• DIRECTION:
Read the records and write them out again exactly.

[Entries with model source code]
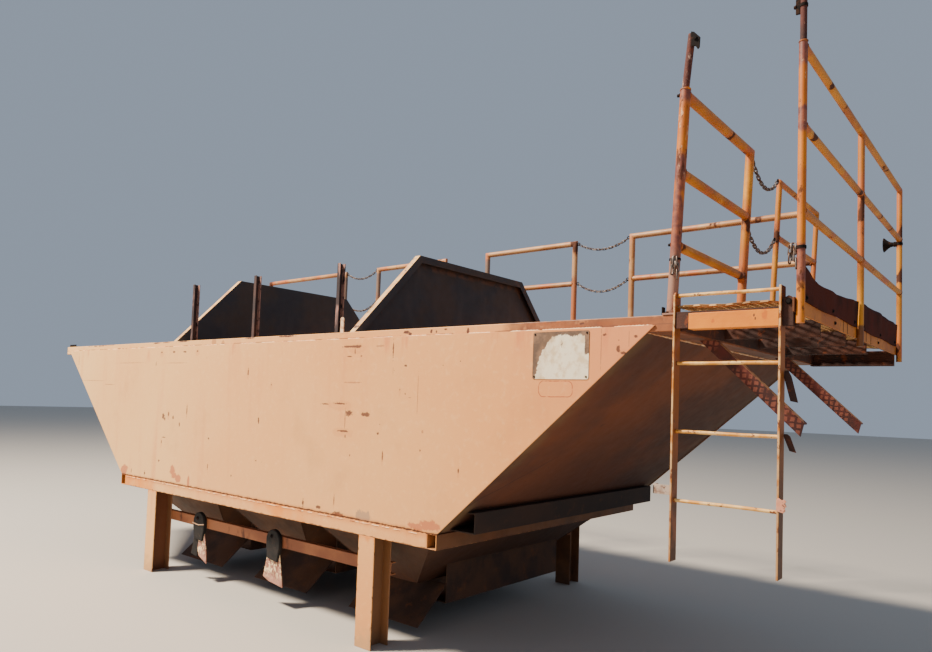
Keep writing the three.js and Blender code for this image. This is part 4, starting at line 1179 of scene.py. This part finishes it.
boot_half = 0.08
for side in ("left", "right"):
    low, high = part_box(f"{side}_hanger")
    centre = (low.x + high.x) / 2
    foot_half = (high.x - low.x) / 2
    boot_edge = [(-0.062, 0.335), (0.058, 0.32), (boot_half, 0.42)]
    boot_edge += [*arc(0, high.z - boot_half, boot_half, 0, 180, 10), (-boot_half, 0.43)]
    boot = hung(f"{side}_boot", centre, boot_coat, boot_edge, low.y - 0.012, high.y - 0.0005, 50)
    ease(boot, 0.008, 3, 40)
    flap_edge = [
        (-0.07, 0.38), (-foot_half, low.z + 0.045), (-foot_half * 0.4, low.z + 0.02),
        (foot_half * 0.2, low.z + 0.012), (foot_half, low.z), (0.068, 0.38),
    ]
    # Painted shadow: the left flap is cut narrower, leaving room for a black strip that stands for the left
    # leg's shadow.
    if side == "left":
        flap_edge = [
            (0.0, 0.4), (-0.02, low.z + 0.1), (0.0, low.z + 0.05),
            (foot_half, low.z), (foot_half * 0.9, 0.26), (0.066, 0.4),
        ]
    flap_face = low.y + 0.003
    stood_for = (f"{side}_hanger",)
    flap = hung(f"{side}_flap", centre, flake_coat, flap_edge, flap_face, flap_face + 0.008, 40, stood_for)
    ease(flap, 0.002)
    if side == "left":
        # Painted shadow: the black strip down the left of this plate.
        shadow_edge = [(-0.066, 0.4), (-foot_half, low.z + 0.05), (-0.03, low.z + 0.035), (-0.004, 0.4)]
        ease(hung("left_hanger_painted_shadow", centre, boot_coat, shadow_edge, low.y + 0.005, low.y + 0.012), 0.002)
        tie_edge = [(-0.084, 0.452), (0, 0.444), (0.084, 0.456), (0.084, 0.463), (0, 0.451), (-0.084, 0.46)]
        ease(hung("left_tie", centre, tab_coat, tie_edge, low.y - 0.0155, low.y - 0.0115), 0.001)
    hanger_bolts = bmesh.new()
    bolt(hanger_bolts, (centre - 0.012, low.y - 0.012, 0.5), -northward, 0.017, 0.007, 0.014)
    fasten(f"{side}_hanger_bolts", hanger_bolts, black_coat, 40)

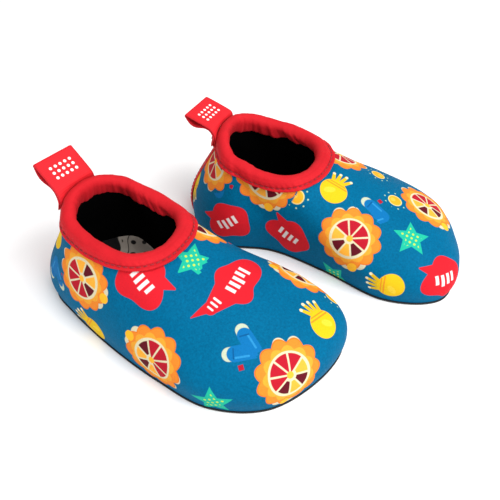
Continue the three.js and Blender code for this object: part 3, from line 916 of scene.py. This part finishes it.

• THE COMPLETED TASK:
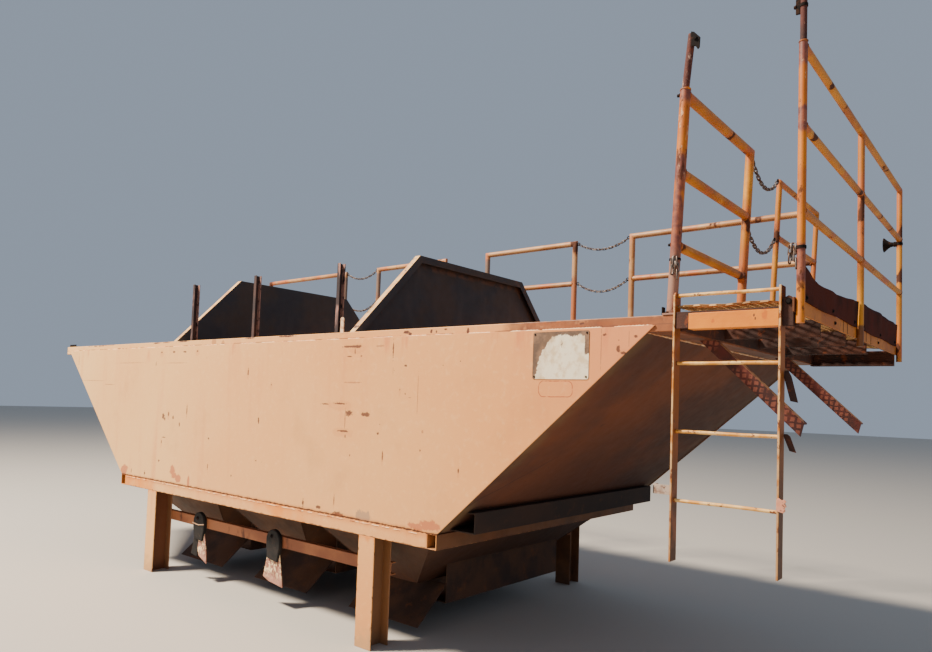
Keep writing the three.js and Blender code for this image. This is part 4, starting at line 1179 of scene.py. This part finishes it.
boot_half = 0.08
for side in ("left", "right"):
    low, high = part_box(f"{side}_hanger")
    centre = (low.x + high.x) / 2
    foot_half = (high.x - low.x) / 2
    boot_edge = [(-0.062, 0.335), (0.058, 0.32), (boot_half, 0.42)]
    boot_edge += [*arc(0, high.z - boot_half, boot_half, 0, 180, 10), (-boot_half, 0.43)]
    boot = hung(f"{side}_boot", centre, boot_coat, boot_edge, low.y - 0.012, high.y - 0.0005, 50)
    ease(boot, 0.008, 3, 40)
    flap_edge = [
        (-0.07, 0.38), (-foot_half, low.z + 0.045), (-foot_half * 0.4, low.z + 0.02),
        (foot_half * 0.2, low.z + 0.012), (foot_half, low.z), (0.068, 0.38),
    ]
    # Painted shadow: the left flap is cut narrower, leaving room for a black strip that stands for the left
    # leg's shadow.
    if side == "left":
        flap_edge = [
            (0.0, 0.4), (-0.02, low.z + 0.1), (0.0, low.z + 0.05),
            (foot_half, low.z), (foot_half * 0.9, 0.26), (0.066, 0.4),
        ]
    flap_face = low.y + 0.003
    stood_for = (f"{side}_hanger",)
    flap = hung(f"{side}_flap", centre, flake_coat, flap_edge, flap_face, flap_face + 0.008, 40, stood_for)
    ease(flap, 0.002)
    if side == "left":
        # Painted shadow: the black strip down the left of this plate.
        shadow_edge = [(-0.066, 0.4), (-foot_half, low.z + 0.05), (-0.03, low.z + 0.035), (-0.004, 0.4)]
        ease(hung("left_hanger_painted_shadow", centre, boot_coat, shadow_edge, low.y + 0.005, low.y + 0.012), 0.002)
        tie_edge = [(-0.084, 0.452), (0, 0.444), (0.084, 0.456), (0.084, 0.463), (0, 0.451), (-0.084, 0.46)]
        ease(hung("left_tie", centre, tab_coat, tie_edge, low.y - 0.0155, low.y - 0.0115), 0.001)
    hanger_bolts = bmesh.new()
    bolt(hanger_bolts, (centre - 0.012, low.y - 0.012, 0.5), -northward, 0.017, 0.007, 0.014)
    fasten(f"{side}_hanger_bolts", hanger_bolts, black_coat, 40)

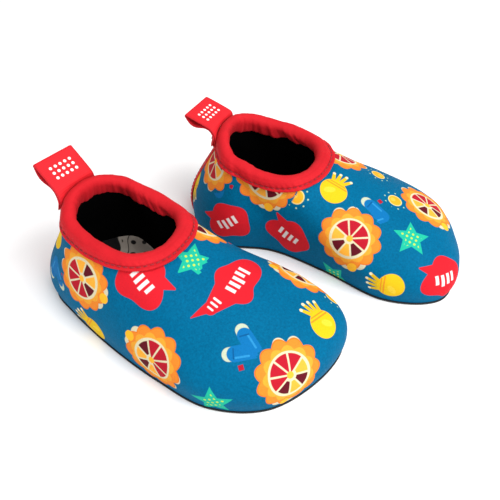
Continue the three.js and Blender code for this object: part 3, from line 916 of scene.py. This part finishes it.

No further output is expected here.